Bases: sklearn.base.BaseEstimator, hep_ml.reweight.ReweighterMixin

Gradient Boosted Reweighter - a reweighter algorithm based on ensemble of regression trees. Parameters have the same role, as in gradient boosting. Special loss function is used, trees are trained to maximize symmetrized binned chi-squared statistics.

Training takes much more time than for bin-based versions, but GBReweighter is capable to work in high dimensions while keeping reweighting rule reliable and precise (and even smooth if many trees are used).

Parameters
  • n_estimators – number of trees

  • learning_rate – float from [0, 1]. Lesser learning rate requires more trees, but makes reweighting rule more stable.

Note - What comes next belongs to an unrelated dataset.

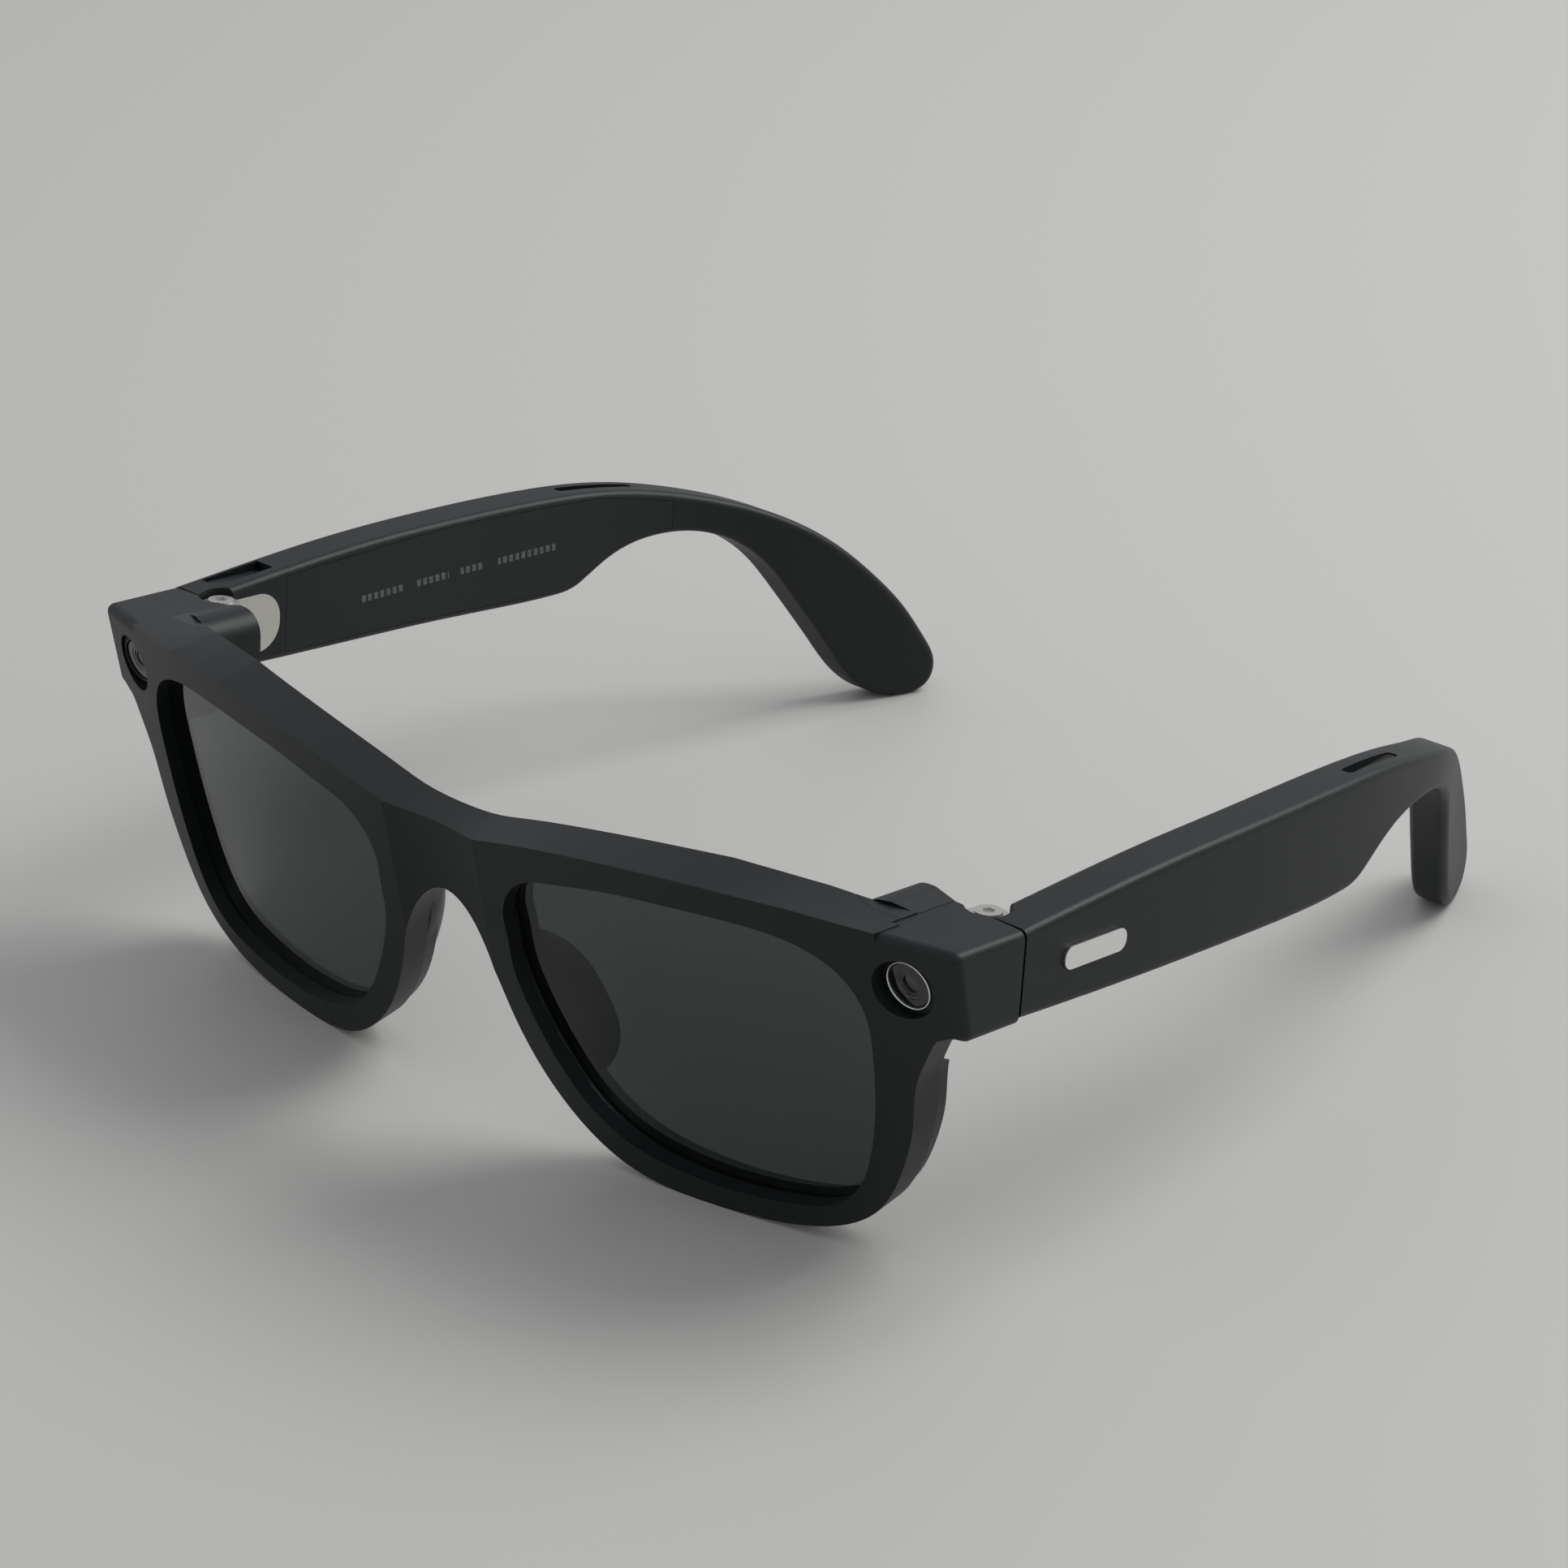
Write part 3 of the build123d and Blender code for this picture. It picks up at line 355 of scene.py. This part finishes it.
def grid_piece(name, points, material, ring):
    """Object from a grid of points (rows, columns, 3) in frame metres, faces outward.

    Columns close on themselves. A ring's rows do too; otherwise both end rows get a cap.
    """
    rows, cols = points.shape[:2]
    index = np.arange(rows * cols).reshape(rows, cols)
    right = np.roll(index, -1, axis=1)
    if ring:
        a, b = index, right
        down_a, down_b = np.roll(a, -1, axis=0), np.roll(b, -1, axis=0)
    else:
        a, b = index[:-1], right[:-1]
        down_a, down_b = index[1:], right[1:]
    quads = np.stack([a, b, down_b, down_a], axis=-1).reshape(-1, 4)
    verts = points.reshape(-1, 3)
    faces = quads.tolist()
    if not ring:
        faces += [index[0][::-1].tolist(), index[-1].tolist()]
    mesh = bpy.data.meshes.new(name)
    mesh.from_pydata(verts.tolist(), [], faces)
    solid = bmesh.new()
    solid.from_mesh(mesh)
    bmesh.ops.recalc_face_normals(solid, faces=solid.faces)
    solid.to_mesh(mesh)
    solid.free()
    mesh.polygons.foreach_set("use_smooth", np.ones(len(mesh.polygons), bool))
    mesh.set_sharp_from_angle(angle=SHARP)
    mesh.materials.append(material)
    mesh.update()
    obj = bpy.data.objects.new(name, mesh)
    bpy.context.scene.collection.objects.link(obj)
    return obj


def turned(name, profile, material, side, ring=False, sides=96):
    """Surface of revolution about the eye's axis.

    Each profile point (radius r, depth d) becomes the circle (r cos t, d, r sin t), t over one
    turn. A ring's profile closes on itself; a disc's ends are small flat caps facing out.
    """
    t = np.linspace(0, 2 * math.pi, sides, endpoint=False)
    r, d = np.array(profile, float).T
    p = np.stack([r[:, None] * np.cos(t), np.repeat(d[:, None], sides, 1),
                  r[:, None] * np.sin(t)], -1)
    p = table(eye_place(p.reshape(-1, 3), side)).reshape(p.shape)
    return grid_piece(name, p, material, ring)


def ring_profile():
    """Section of the trim ring: straight walls with a round nose towards the front."""
    inner, outer, nose = EYE_R + RING_PLAY, RING_R, RING_NOSE
    turn = np.linspace(math.pi, 0, 9)
    mid = (inner + outer) / 2
    front = np.stack([mid + (outer - mid) * np.cos(turn), EYE_SET + nose - nose * np.sin(turn)], 1)
    return np.concatenate([front, [(outer, EYE_SET + RING_DEEP), (inner, EYE_SET + RING_DEEP)]])


def glass_profile(dome):
    """Section of a cover glass from the middle out: dome, stepped rings, flat, chamfer, wall."""
    face, back = EYE_SET + GLASS_SET, EYE_SET + GLASS_BACK
    r = np.linspace(POLE_R, LENS_R, 10)
    middle = np.stack([r, face + 0.34 - dome * (1 - (r / LENS_R) ** 2)], 1)
    steps = [(1.2, face + 0.22), (1.45, face + 0.22), (1.5, face + 0.12), (1.85, face + 0.1),
             (1.9, face + 0.02), (EYE_R - 0.12, face), (EYE_R, face + 0.1), (EYE_R, back),
             (POLE_R, back)]
    return np.concatenate([middle, steps])


class GLASSES_OT_eyes(Operator):
    """Trim rings and cover glasses of the camera and the status light"""
    bl_idname = "glasses.eyes"
    bl_label = "Camera and light"

    def execute(self, context):
        eyes = ((1, "camera", "bright_ring", 0.22), (-1, "light", "dark_ring", 0.05))
        for side, eye, ring_slot, dome in eyes:
            ring = turned(eye + "_trim", ring_profile(), FINISH[ring_slot], side, ring=True)
            glass = turned(eye + "_glass", glass_profile(dome), FINISH["eye_glass"], side)
            for obj, node, slot in ((ring, eye + "_ring", ring_slot),
                                    (glass, eye + "_window", "eye_glass")):
                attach(obj, "front")
                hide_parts(node)
        return {"FINISHED"}


def table(points):
    """Part millimetres to frame metres, for an array of points."""
    return (np.asarray(points, float) + ORIGIN) * MM


# ---- settings -----------------------------------------------------------------------------
class GlassesLook(PropertyGroup):
    """Sizes and colours that a user would change."""
    body_colour: FloatVectorProperty(
        name="Frame colour", description="Darker tone of the moulded frame", subtype="COLOR",
        default=(0.0028, 0.0046, 0.0055), min=0, max=1)
    body_light: FloatVectorProperty(
        name="Frame colour, light", description="Lighter tone of the moulded frame",
        subtype="COLOR", default=(0.0042, 0.0066, 0.0078), min=0, max=1)
    body_gloss: FloatProperty(
        name="Frame roughness", description="Roughness of the moulded frame", default=0.42,
        min=0.05, max=1, subtype="FACTOR")
    lens_tint: FloatVectorProperty(
        name="Lens tint", description="Colour that the lens lets through", subtype="COLOR",
        default=(0.05, 0.066, 0.064), min=0, max=1)
    floor_colour: FloatVectorProperty(
        name="Floor colour", description="Colour of the table top", subtype="COLOR",
        default=(0.56, 0.55, 0.53), min=0, max=1)
    key_power: FloatProperty(
        name="Key light", description="Power of the large soft light", default=9.5, unit="POWER",
        min=0)


def look():
    """The scene's settings for the glasses."""
    return bpy.context.scene.glasses_look


class GLASSES_OT_finishes(Operator):
    """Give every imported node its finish"""
    bl_idname = "glasses.finishes"
    bl_label = "Finishes"

    def execute(self, context):
        make_finishes(look())
        slots = {s["node"]: s["material_slot"] for s in frame["record"]["subparts"]}
        for name, obj in frame["nodes"].items():
            obj.data.materials.clear()
            obj.data.materials.append(FINISH[slots[name]])
        printed = printed_plastic("inner_print", *rear_tones(look()),
                                  look().body_gloss - REAR_SMOOTHER, PRINT_INK)
        frame["nodes"]["temple_cover_right"].data.materials[0] = printed
        return {"FINISHED"}


class GLASSES_OT_stage(Operator):
    """Lay the pale floor, set the lights and the camera"""
    bl_idname = "glasses.stage"
    bl_label = "Stage"

    def execute(self, context):
        scene = context.scene
        half = 3.0
        mesh = bpy.data.meshes.new("floor")
        mesh.from_pydata([(-half, -half, 0), (half, -half, 0), (half, half, 0), (-half, half, 0)],
                         [], [(0, 1, 2, 3)])
        floor = bpy.data.objects.new("floor", mesh)
        scene.collection.objects.link(floor)
        mat, nodes, link, shader = plain_material("table_top", ior=1.45)
        shader.inputs["Base Color"].default_value = (*look().floor_colour, 1)
        shader.inputs["Roughness"].default_value = 0.55
        mesh.materials.append(mat)
        world = bpy.data.worlds.new("soft_room")
        world.use_nodes = True
        world.node_tree.nodes["Background"].inputs["Color"].default_value = WORLD_COLOUR
        world.node_tree.nodes["Background"].inputs["Strength"].default_value = WORLD_POWER
        scene.world = world
        add_light("key", KEY_AT, KEY_AIM, KEY_SIZE, look().key_power)
        add_camera(scene)
        scene.view_settings.view_transform = "Standard"
        return {"FINISHED"}


def add_light(name, place, aim, size, power):
    """Square area light aimed at a point."""
    data = bpy.data.lights.new(name, "AREA")
    data.shape = "SQUARE"
    data.size = size
    data.energy = power
    lamp = bpy.data.objects.new(name, data)
    lamp.matrix_world = Matrix.Translation(place) @ (
        (Vector(place) - Vector(aim)).to_track_quat("Z", "Y").to_matrix().to_4x4())
    bpy.context.scene.collection.objects.link(lamp)
    return lamp


def add_camera(scene):
    """Camera at the height and turn from which the glasses are seen, at about 0.62 m."""
    place = table(CAMERA_AT)
    turn, rise, roll = (math.radians(angle) for angle in CAMERA_TURNS)
    right = Vector((math.cos(turn), math.sin(turn), 0))
    back = Vector((math.sin(turn) * math.cos(rise), -math.cos(turn) * math.cos(rise),
                   math.sin(rise)))
    up = back.cross(right)
    axis_x = right * math.cos(roll) + up * math.sin(roll)
    axis_y = up * math.cos(roll) - right * math.sin(roll)
    basis = Matrix((axis_x, axis_y, back)).transposed().to_4x4()
    data = bpy.data.cameras.new("camera")
    data.sensor_width = 36.0
    data.lens = CAMERA_LENS
    data.clip_start = 0.01
    data.clip_end = 50
    camera = bpy.data.objects.new("camera", data)
    camera.matrix_world = Matrix.Translation(place) @ basis
    scene.collection.objects.link(camera)
    scene.camera = camera


class GLASSES_PT_panel(Panel):
    """Lists the operators of the glasses"""
    bl_label = "Smart glasses"
    bl_idname = "GLASSES_PT_panel"
    bl_space_type = "VIEW_3D"
    bl_region_type = "UI"
    bl_category = "Glasses"

    def draw(self, context):
        layout = self.layout
        settings = context.scene.glasses_look
        for field in settings.__annotations__:
            layout.prop(settings, field)
        for operator in OPERATORS:
            layout.operator(operator.bl_idname)


OPERATORS = (GLASSES_OT_finishes, GLASSES_OT_eyes, GLASSES_OT_stage)
CLASSES = (GlassesLook,) + OPERATORS + (GLASSES_PT_panel,)


def register():
    """Register the classes and hang the settings on the scene."""
    for item in CLASSES:
        bpy.utils.register_class(item)
    bpy.types.Scene.glasses_look = PointerProperty(type=GlassesLook)


def unregister():
    """Take the settings and classes away again."""
    del bpy.types.Scene.glasses_look
    for item in reversed(CLASSES):
        bpy.utils.unregister_class(item)


def main():
    """Build the whole object in order."""
    register()
    for operator in OPERATORS:
        group, name = operator.bl_idname.split(".")
        getattr(getattr(bpy.ops, group), name)()


if __name__ == "__main__":
    main()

  • max_depth – maximal depth of trees

  • min_samples_leaf – minimal number of events in the leaf.

  • loss_regularization – float, approximately equal to number of events that algorithm ‘puts’ in each leaf to prevent exploding.

  • gb_args – other parameters passed to gradient boosting. Those are: subsample, min_samples_split, max_features, max_leaf_nodes For example: gb_args = {‘subsample’: 0.8, ‘max_features’: 0.75} See hep_ml.gradientboosting.UGradientBoostingClassifier.

fit(original, target, original_weight=None, target_weight=None)[source]

Prepare reweighting formula by training sequence of trees.

Parameters
  • original – values from original distribution, array-like of shape [n_samples, n_features]

  • target – values from target distribution, array-like of shape [n_samples, n_features]

  • original_weight – weights for samples of original distributions

  • target_weight – weights for samples of original distributions

Returns

self

predict_weights(original, original_weight=None)[source]

Returns corrected weights. Result is computed as original_weight * reweighter_multipliers.

Parameters
  • original – values from original distribution of shape [n_samples, n_features]

  • original_weight – weights of samples before reweighting.

Returns

numpy.array of shape [n_samples] with new weights.